-- START Available data --

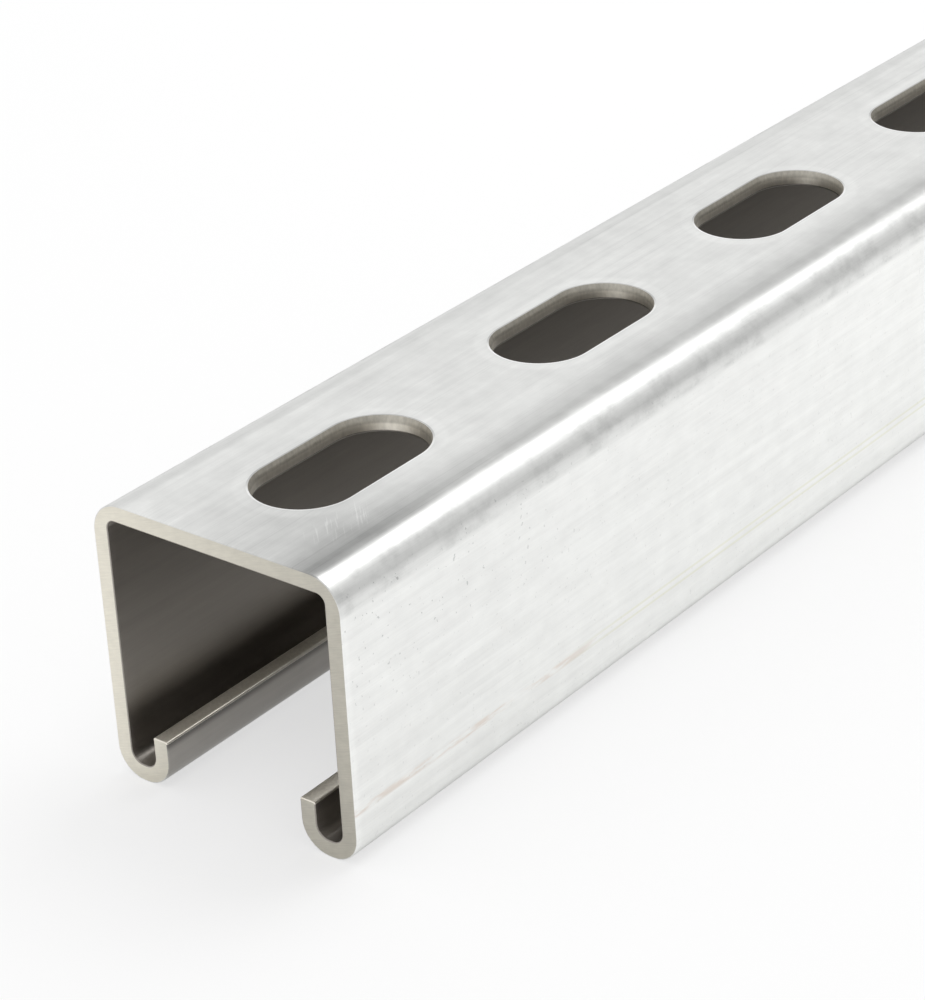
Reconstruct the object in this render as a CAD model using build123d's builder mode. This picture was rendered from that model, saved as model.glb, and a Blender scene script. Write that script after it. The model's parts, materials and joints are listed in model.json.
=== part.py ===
"""Slotted strut channel.

A C section with inturned lips, roll formed in one piece from a strip of stainless steel,
with a row of long slots punched through its web. It lies with the web on top and the lips
down, its length along Y. The origin is midway along, on the plane that the undersides of
the lips rest on. All sizes are in millimetres.
"""

import os
from math import floor

from build123d import *

# Section: the lips are measured over their outer faces, and their bends are inside radii.
# The strip thins as it turns from the web into a flange, so that bend has both its radii
WIDTH = 41.3
HEIGHT = 41.3
WALL = 2.5
WEB_BEND_OUTSIDE = 4.8
WEB_BEND_INSIDE = 1.3
LIP_BEND = 1.8
LIP_WIDTH = 9.2
LIP_HEIGHT = 7.5

# The strip's slit edges are the tips of the lips, and are slightly rounded
SLIT_EDGE_RADIUS = 0.3

# Length, and the slots along it
LENGTH = 609.6
SLOT_PITCH = 50.8
SLOT_LENGTH = 28.6
SLOT_WIDTH = 14.3
LEAST_END_DISTANCE = 25.0

# The punch goes through from the web's inner face and rolls that face's edge in round each slot
SLOT_ROLL_OVER = 0.4

# The least flat that a lip keeps between its two bends
LEAST_LIP_FLAT = 0.4

# As many slots as leave each cut end at least this far from the nearest slot's centre
slot_count = 1 + floor((LENGTH - 2 * LEAST_END_DISTANCE) / SLOT_PITCH)

# A narrow lip is bent tighter, so that its two bends still fit side by side
lip_bend = min(LIP_BEND, (LIP_WIDTH - LEAST_LIP_FLAT) / 2 - WALL)

# The lips keep their wall round their bends
lip_corner = lip_bend + WALL

# Where the inner face runs, and where the lip's two faces stand
inner_side = WIDTH / 2 - WALL
inner_top = HEIGHT - WALL
lip_front = WIDTH / 2 - LIP_WIDTH
lip_back = lip_front + WALL


with BuildPart() as strut_channel:
    # One half is drawn, outer face and inner face, and mirrored
    with BuildSketch(Plane.XZ) as section:
        with BuildLine():
            outer_face = FilletPolyline((0, HEIGHT), (WIDTH / 2, HEIGHT), (WIDTH / 2, 0),
                (lip_front, 0), (lip_front, LIP_HEIGHT),
                radius=[WEB_BEND_OUTSIDE, lip_corner, lip_corner])
            inner_face = FilletPolyline((0, inner_top), (inner_side, inner_top),
                (inner_side, WALL), (lip_back, WALL), (lip_back, LIP_HEIGHT),
                radius=[WEB_BEND_INSIDE, lip_bend, lip_bend])
            Line(outer_face @ 0, inner_face @ 0)
            Line(outer_face @ 1, inner_face @ 1)
        make_face()
        mirror(about=Plane.YZ)
        tip_corners = section.vertices().filter_by_position(
            Axis.Y, LIP_HEIGHT, LIP_HEIGHT
        )
        fillet(tip_corners, radius=SLIT_EDGE_RADIUS)
    extrude(amount=LENGTH / 2, both=True)

    # The slots, punched through the web along its middle
    with BuildSketch(Plane.XY.offset(HEIGHT)):
        with GridLocations(0, SLOT_PITCH, 1, slot_count):
            SlotOverall(SLOT_LENGTH, SLOT_WIDTH, rotation=90)
    extrude(amount=-(WALL + WEB_BEND_INSIDE), mode=Mode.SUBTRACT)
    punched_edges = strut_channel.edges(Select.LAST).group_by(Axis.Z)[0]
    fillet(punched_edges, radius=SLOT_ROLL_OVER)

strut_channel.part.label = "strut_channel"

os.makedirs("parts", exist_ok=True)
export_step(strut_channel.part, "parts/strut_channel.step")
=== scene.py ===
"""Slotted strut channel: a roll-formed section of stainless steel, its finishes and its studio.

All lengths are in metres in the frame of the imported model, and the shader works in millimetres.
The section lies web up, its length along Y, with the front cut end at the lowest Y.
"""

import json
from math import cos, radians, sin

import bmesh
import bpy
from mathutils import Matrix, Vector


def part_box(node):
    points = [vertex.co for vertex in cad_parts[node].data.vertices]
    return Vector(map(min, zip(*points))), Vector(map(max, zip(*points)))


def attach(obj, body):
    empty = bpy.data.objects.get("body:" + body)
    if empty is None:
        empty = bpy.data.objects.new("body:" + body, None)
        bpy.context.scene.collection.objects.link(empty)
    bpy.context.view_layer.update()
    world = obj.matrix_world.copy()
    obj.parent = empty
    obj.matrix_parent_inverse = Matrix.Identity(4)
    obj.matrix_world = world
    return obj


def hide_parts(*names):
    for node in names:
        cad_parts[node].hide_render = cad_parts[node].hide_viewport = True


bl_info = {
    "name": "Slotted strut channel",
    "version": (1, 0, 0),
    "blender": (4, 5, 0),
    "location": "3D View > Sidebar > Strut channel",
    "description": "Makes a slotted strut channel of stainless steel, and a studio to show it in",
    "category": "Object",
}

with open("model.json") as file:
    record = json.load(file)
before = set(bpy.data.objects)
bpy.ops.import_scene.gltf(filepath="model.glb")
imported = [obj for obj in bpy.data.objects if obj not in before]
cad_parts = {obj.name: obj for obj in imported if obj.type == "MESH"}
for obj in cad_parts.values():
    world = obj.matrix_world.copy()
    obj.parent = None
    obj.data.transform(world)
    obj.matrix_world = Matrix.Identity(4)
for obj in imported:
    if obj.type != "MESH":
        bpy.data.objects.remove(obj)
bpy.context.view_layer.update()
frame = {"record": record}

MM = 0.001
MOUNTS = {mount["name"]: mount for mount in frame["record"]["mounts"]}
LOW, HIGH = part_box("strut_channel")
HALF_WIDTH = HIGH.x
HEIGHT = HIGH.z
FLOOR = LOW.z
FRONT, BACK = LOW.y, HIGH.y
WALL = 2 * (HEIGHT - MOUNTS["end_face_front"]["pos_m"][2])
LIP_WIDTH = 2 * (HALF_WIDTH - MOUNTS["lip_underside_right"]["pos_m"][0])
LIP_HEIGHT = MOUNTS["lip_tip_right"]["pos_m"][2]
SLOT_PAIRS = [mount for name, mount in MOUNTS.items() if name.startswith("slots_")]
SLOT_PITCH = SLOT_PAIRS[0]["dims"]["spacing_y_mm"] * MM
SLOT_LENGTH = SLOT_PAIRS[0]["dims"]["slot_length_mm"] * MM
SLOT_RADIUS = SLOT_PAIRS[0]["dims"]["hole_r_mm"] * MM
SLOT_CENTRES = sorted(pair["pos_m"][1] + side * SLOT_PITCH / 2
                      for pair in SLOT_PAIRS for side in (-1, 1))


# Sizes and colours that a user would change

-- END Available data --

*What you should do*. Output nothing except the lines from the line with "# The slots, punched" through the line with "bpy.context.scene.collection.objects.link(empty)", copied exactly, end lines included.

*Answer*.
    # The slots, punched through the web along its middle
    with BuildSketch(Plane.XY.offset(HEIGHT)):
        with GridLocations(0, SLOT_PITCH, 1, slot_count):
            SlotOverall(SLOT_LENGTH, SLOT_WIDTH, rotation=90)
    extrude(amount=-(WALL + WEB_BEND_INSIDE), mode=Mode.SUBTRACT)
    punched_edges = strut_channel.edges(Select.LAST).group_by(Axis.Z)[0]
    fillet(punched_edges, radius=SLOT_ROLL_OVER)

strut_channel.part.label = "strut_channel"

os.makedirs("parts", exist_ok=True)
export_step(strut_channel.part, "parts/strut_channel.step")
=== scene.py ===
"""Slotted strut channel: a roll-formed section of stainless steel, its finishes and its studio.

All lengths are in metres in the frame of the imported model, and the shader works in millimetres.
The section lies web up, its length along Y, with the front cut end at the lowest Y.
"""

import json
from math import cos, radians, sin

import bmesh
import bpy
from mathutils import Matrix, Vector


def part_box(node):
    points = [vertex.co for vertex in cad_parts[node].data.vertices]
    return Vector(map(min, zip(*points))), Vector(map(max, zip(*points)))


def attach(obj, body):
    empty = bpy.data.objects.get("body:" + body)
    if empty is None:
        empty = bpy.data.objects.new("body:" + body, None)
        bpy.context.scene.collection.objects.link(empty)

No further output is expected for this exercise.